Title

Truth is Stranger than Non-Fiction: Gender, Religion, and Contradiction in the Works of Rose Terry Cooke

Document Type

Article

Publication Date

1996

Publisher

University of Nebraska Press

Abstract

Like many of the nineteenth-century New England writers who were her contemporaries, Rose Terry Cooke spent much of her literary career examining the effects of the religious history of her region on the lives of ordinary women and men. In particular, she explored the ways traditional New England religion had affected women, repeatedly suggesting that Calvinism was harder on women than on men, and denouncing the religious sanction of masculine tyranny, particularly within marital and ecclesiastical contexts. Many of her stories explore women's themes quite specifically, both within and outside of a religious context: for instance, the marginal position of the New England spinster-her financial bonds her exclusion from or dependence upon the church; the impossibility of emotional and financial independence for a wife; and the despotic power of husbands, fathers, and ministers over women.

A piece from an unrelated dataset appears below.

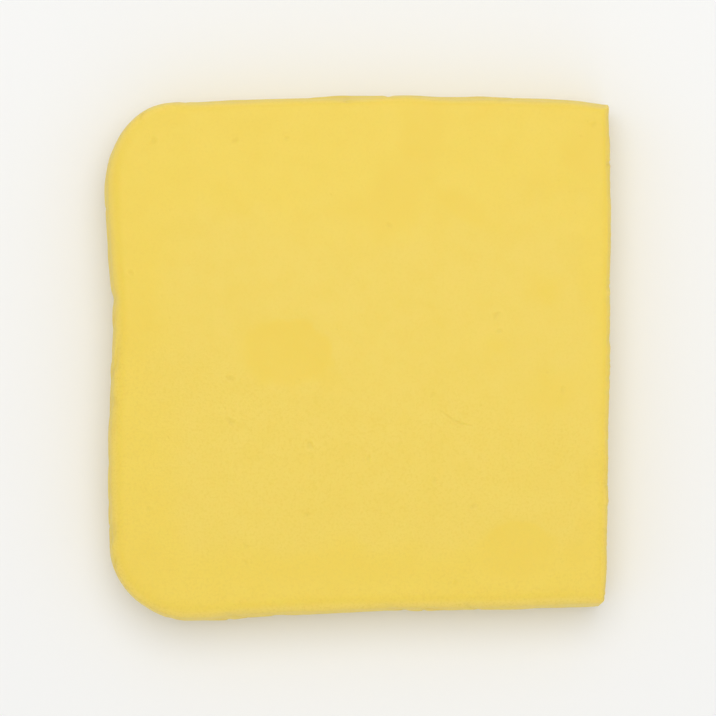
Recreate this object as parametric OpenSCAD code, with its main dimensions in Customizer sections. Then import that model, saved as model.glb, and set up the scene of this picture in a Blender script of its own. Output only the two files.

But whereas these stories suggest her anger over the disastrous effects for women of traditional religion, her nonfiction statements regarding the condition of women reveal surprisingly regressive notions of religion and gender. Specifically, she not only wholeheartedly endorsed the ideology of True Womanhood, the idealized femininity of religious domesticity, she also vigorously opposed the women's movement, resisting any shift away from a thoroughly domestic notion of female identity. In her non-fiction, Cooke argues against the women's movement, urging her readers to return (for she sees and laments the passing of mid-nineteenth-century domestic ideology) to a belief in a sentimental religion with hearth and horne at its center.